Stated goal:
Lines before the one containing "obj.matrix_world = world" are excluded; retype that line and all remaining lines of the material exactly.

Information supplied:
.....
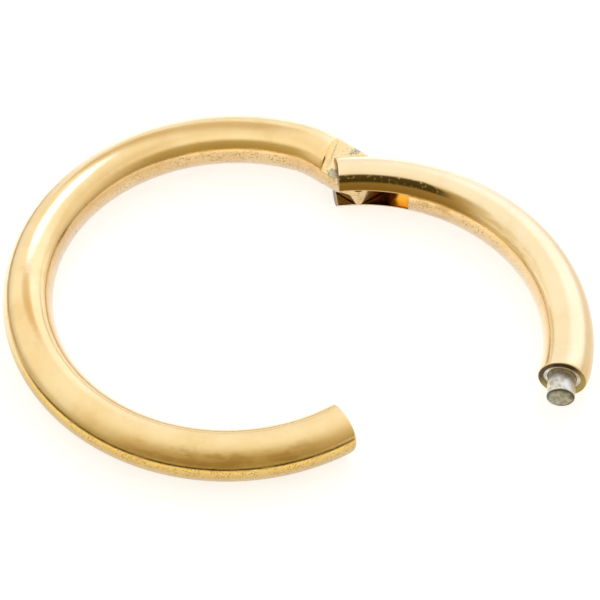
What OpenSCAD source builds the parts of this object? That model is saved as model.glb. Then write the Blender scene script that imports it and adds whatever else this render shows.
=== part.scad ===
// A hinged segment ring of round wire, shown as it lies on its side with its gate swung open.
// The wire ring's centre is the origin, its axis is +Z, and the gate opens towards +X.
// A fixed arc of about three quarters of the ring carries the hinge tongue and the closing socket.
// The gate is the remaining quarter. It is forked over the tongue and has a small pin at its free end.

/* [Ring] */

// Diameter of the round wire of both arcs
wire_d = 1.2; // [1.1:0.02:1.24]
// Diameter of the hollow inside the closed ring
inside_d = 8.5; // [8.3:0.1:9.5]
// Direction in which the fixed arc ends at its closing socket, in degrees
socket_angle = -58.2; // [-60:0.1:-56]

/* [Hinge] */

// Direction of the hinge from the ring's centre, in degrees
hinge_angle = 43.8; // [43:0.1:44.6]
// How far the gate is swung open from its closed place, in degrees
open_angle = 40.8; // [10:0.1:95]
// Direction in which the fixed arc starts to bend in towards its tongue, in degrees
bend_angle = 70; // [69:0.5:71]
// Radius of that bend, to the wire's centre
bend_r = 2.1; // [2:0.05:2.2]
// Direction that the middle line of the straight tongue faces, in degrees
tongue_angle = 49.7; // [49:0.1:50.2]
// Thickness of the flattened tongue
tongue_t = 0.456; // [0.42:0.004:0.46]
// Distance from the hinge back to the tongue's shoulder
shoulder_back = 1.28; // [1.26:0.01:1.34]
// Slant of the shoulder, which is further back on the outer side, in degrees
shoulder_slant = 17; // [12:0.5:19]
// Distance from the hinge to the tongue's tip
tip_ahead = 0.23; // [0.2:0.01:0.3]
// Slant of the tip, which is shorter on the inner side, in degrees
tip_slant = 17; // [12:0.5:20]
// Diameter of the hidden hinge pin
hinge_pin_d = 0.3; // [0.26:0.02:0.32]
// Length of the hidden hinge pin
hinge_pin_l = 1; // [0.9:0.02:1]

/* [Gate] */

// Direction of the closed gate's end face, in degrees
gate_end_angle = -57.6; // [-57.7:0.05:-57]
// Slant of the end face, which is shorter on the outer side, in degrees
end_slant = 3.6; // [3:0.1:3.8]
// Height of the fork's slot
slot_h = 0.504; // [0.5:0.004:0.54]
// Distance from the hinge forward to the end of the slot
slot_ahead = 0.87; // [0.86:0.01:0.92]
// Distance from the hinge back to the fork's ends
fork_back = 0.94; // [0.86:0.01:0.96]
// Lean of the fork's ends, which are longer on the lower side, in degrees
fork_lean = 5; // [3:0.5:6]

/* [Closing pin] */

// Diameter of the closing pin
pin_d = 0.66; // [0.6:0.01:0.67]
// Length of the pin's round side outside the end face
pin_out = 0.52; // [0.45:0.01:0.54]
// Depth of the bore that the pin stands in
pin_in = 0.6; // [0.4:0.02:0.64]
// Lean of the pin away from the ring's centre, in degrees
pin_lean = 9.5; // [8:0.1:11]
// Diameter of the shallow recess around the pin
recess_d = 0.88; // [0.8:0.01:0.92]
// Depth of that recess
recess_h = 0.04; // [0.02:0.01:0.06]

/* [Fits] */

// Gap around and behind each pin in its bore
fit_gap = 0.015; // [0.01:0.005:0.02]
// Gap around the closing pin in its socket
socket_gap = 0.03; // [0.02:0.005:0.04]
// Thickness of the lip that the socket leaves on the wire's outer side
socket_lip = 0.04; // [0.03:0.005:0.06]

/* [Hidden] */

$fn = 64;
wire_r = wire_d / 2;
ring_r = (inside_d + wire_d) / 2;

// Reach of the blocks that cut the wire, and how far a bore's cutter stands out of its face
far = 4 * wire_d;
over = 0.2;

// Each length of the fixed wire starts this far inside the one before, and is this much thinner
seam_lap = 0.08;
seam_step = 0.004;
seam_turn = seam_lap / bend_r * 180 / PI;

// The lengths of wire that hold the socket and stand out of a cut end, as turns about the ring
socket_turn = 20;
over_turn = 4;

hinge_x = ring_r * cos(hinge_angle);
hinge_y = ring_r * sin(hinge_angle);

// The tongue's own frame has its origin at the bend's centre and runs along -Y
bend_from_centre = ring_r - bend_r;
hinge_tongue_y = -ring_r * sin(tongue_angle - hinge_angle)
    - bend_from_centre * sin(bend_angle - tongue_angle);
shoulder_y = hinge_tongue_y + shoulder_back;
tip_y = hinge_tongue_y - tip_ahead;

// The fork's ends, as a direction of the closed gate from the ring's centre
fork_angle = hinge_angle + asin(fork_back / ring_r);

// The closing pin's nose has a bevelled edge and a low point
nose_bevel = 0.05;
nose_edge = 0.06;
nose_point = 0.11;
pin_r = pin_d / 2;

// The gate's end face is centred a little inside the wire's middle line
face_inset = 0.03;

module swung_open() {
    translate([hinge_x, hinge_y, 0])
        rotate(open_angle)
            translate([-hinge_x, -hinge_y, 0])
                children();
}

module at_bend() {
    rotate(bend_angle)
        translate([bend_from_centre, 0, 0])
            rotate(tongue_angle - bend_angle)
                children();
}

module at_closed_hinge() {
    translate([hinge_x, hinge_y, 0])
        rotate(hinge_angle)
            children();
}

// Centre of the closed gate's end face, with the face turned towards -Y
module at_end_face() {
    rotate(gate_end_angle)
        translate([ring_r - face_inset, 0, 0])
            rotate(end_slant)
                children();
}

// The closing pin's axis as +Z, with the outer side of the ring as +X
module at_closing_pin() {
    rotate(gate_end_angle)
        translate([ring_r - face_inset, 0, 0])
            rotate(pin_lean)
                rotate([90, 0, 0])
                    children();
}

module round_arc(first_angle, last_angle, radius, thin = 0) {
    rotate_extrude(angle = last_angle - first_angle, start = first_angle)
        translate([radius, 0])
            circle(wire_r - thin);
}

// Room for the closing pin as it swings in from the outer side. A thin lip of the wire stays
// whole round the mouth, which the pin's nose snaps past.
module socket() {
    socket_r = pin_r + socket_gap;
    socket_end = pin_out + nose_point + socket_gap;
    intersection() {
        at_closing_pin()
            union() {
                translate([0, 0, -over])
                    cylinder(h = socket_end + over, r = socket_r);
                translate([0, -socket_r, -over])
                    cube([far, 2 * socket_r, socket_end + over]);
            }
        round_arc(socket_angle - socket_turn, socket_angle + over_turn, ring_r, socket_lip);
    }
}

module ring_arc() {
    color("#e0c080")
        difference() {
            union() {
                round_arc(bend_angle, 360 + socket_angle, ring_r);
                at_bend()
                    round_arc(0, bend_angle - tongue_angle + seam_turn, bend_r, seam_step);
                at_bend()
                    translate([bend_r, seam_lap, 0])
                        rotate([90, 0, 0])
                            cylinder(h = seam_lap - tip_y + wire_r, r = wire_r - 2 * seam_step);
            }
            for (side = [0, 1])
                mirror([0, 0, side])
                    at_bend()
                        translate([bend_r, shoulder_y, 0])
                            rotate(shoulder_slant)
                                translate([-far / 2, -far, tongue_t / 2])
                                    cube([far, far, wire_d]);
            at_bend()
                translate([bend_r, tip_y, 0])
                    rotate(-tip_slant)
                        translate([-far / 2, -far, -far / 2])
                            cube([far, far, far]);
            translate([hinge_x, hinge_y, 0])
                cylinder(h = wire_d, r = hinge_pin_d / 2 + fit_gap, center = true);
            socket();
        }
}

module hinge_pin() {
    color("#a0a0a0")
        translate([hinge_x, hinge_y, 0])
            cylinder(h = hinge_pin_l, r = hinge_pin_d / 2, center = true);
}

module gate_arc() {
    color("#e8cc90")
        swung_open()
            difference() {
                round_arc(gate_end_angle - over_turn, fork_angle + over_turn, ring_r);
                at_end_face()
                    translate([-far / 2, -far, -far / 2])
                        cube([far, far, far]);
                rotate(fork_angle)
                    translate([ring_r, 0, 0])
                        rotate([fork_lean, 0, 0])
                            translate([-far / 2, 0, -far / 2])
                                cube([far, far, far]);
                at_closed_hinge()
                    translate([-far / 2, -slot_ahead, -slot_h / 2])
                        cube([far, far, slot_h]);
                translate([hinge_x, hinge_y, 0])
                    cylinder(h = hinge_pin_l + 2 * fit_gap, r = hinge_pin_d / 2 + fit_gap, center = true);
                at_end_face()
                    rotate([-90, 0, 0])
                        translate([0, 0, -wire_r])
                            cylinder(h = wire_r + recess_h, r = recess_d / 2);
                at_closing_pin()
                    translate([0, 0, -pin_in])
                        cylinder(h = pin_in + over, r = pin_r + fit_gap);
            }
}

module closing_pin() {
    color("#b0b0a8")
        swung_open()
            at_closing_pin()
                rotate_extrude()
                    polygon([
                        [0, -pin_in],
                        [pin_r, -pin_in],
                        [pin_r, pin_out],
                        [pin_r - nose_bevel, pin_out + nose_edge],
                        [0, pin_out + nose_point]
                    ]);
}

ring_arc();
hinge_pin();
gate_arc();
closing_pin();
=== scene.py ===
# Looks for the hinged segment ring: fine gold wire arcs with their hinge and socket,
# the bare pins, wear and pitting, a pale floor, soft light and the camera.

from collections import namedtuple
from math import asin, atan2, cos, degrees, pi, radians, sin, sqrt

import bmesh
import bpy
from mathutils import Matrix, Vector


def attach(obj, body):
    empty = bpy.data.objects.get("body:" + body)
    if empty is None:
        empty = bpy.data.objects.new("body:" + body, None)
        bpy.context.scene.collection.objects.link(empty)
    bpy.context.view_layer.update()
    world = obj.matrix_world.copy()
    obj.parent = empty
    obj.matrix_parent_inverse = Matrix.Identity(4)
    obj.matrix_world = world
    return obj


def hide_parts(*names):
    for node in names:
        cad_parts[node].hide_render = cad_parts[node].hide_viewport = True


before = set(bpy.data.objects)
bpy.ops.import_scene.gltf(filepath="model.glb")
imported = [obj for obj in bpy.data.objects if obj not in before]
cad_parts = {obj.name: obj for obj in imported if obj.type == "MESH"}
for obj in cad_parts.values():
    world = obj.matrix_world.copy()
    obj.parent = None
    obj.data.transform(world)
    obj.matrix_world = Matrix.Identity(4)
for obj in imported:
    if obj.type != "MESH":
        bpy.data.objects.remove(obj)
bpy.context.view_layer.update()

# Dimensions of the CAD model, in millimetres and degrees

MM = 0.001
WIRE_R = 0.6
RING_R = 4.85
SOCKET_ANGLE = -58.2

HINGE_ANGLE = 43.8
OPEN_ANGLE = 40.8
BEND_ANGLE = 70.0
BEND_R = 2.1
TONGUE_ANGLE = 49.7
TONGUE_T = 0.456
SHOULDER_BACK = 1.28
SHOULDER_SLANT = 17.0
TIP_AHEAD = 0.23
TIP_SLANT = 17.0
HINGE_PIN_R = 0.15
HINGE_PIN_L = 1.0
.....
Solution to this task:
    obj.matrix_world = world
    return obj


def hide_parts(*names):
    for node in names:
        cad_parts[node].hide_render = cad_parts[node].hide_viewport = True


before = set(bpy.data.objects)
bpy.ops.import_scene.gltf(filepath="model.glb")
imported = [obj for obj in bpy.data.objects if obj not in before]
cad_parts = {obj.name: obj for obj in imported if obj.type == "MESH"}
for obj in cad_parts.values():
    world = obj.matrix_world.copy()
    obj.parent = None
    obj.data.transform(world)
    obj.matrix_world = Matrix.Identity(4)
for obj in imported:
    if obj.type != "MESH":
        bpy.data.objects.remove(obj)
bpy.context.view_layer.update()

# Dimensions of the CAD model, in millimetres and degrees

MM = 0.001
WIRE_R = 0.6
RING_R = 4.85
SOCKET_ANGLE = -58.2

HINGE_ANGLE = 43.8
OPEN_ANGLE = 40.8
BEND_ANGLE = 70.0
BEND_R = 2.1
TONGUE_ANGLE = 49.7
TONGUE_T = 0.456
SHOULDER_BACK = 1.28
SHOULDER_SLANT = 17.0
TIP_AHEAD = 0.23
TIP_SLANT = 17.0
HINGE_PIN_R = 0.15
HINGE_PIN_L = 1.0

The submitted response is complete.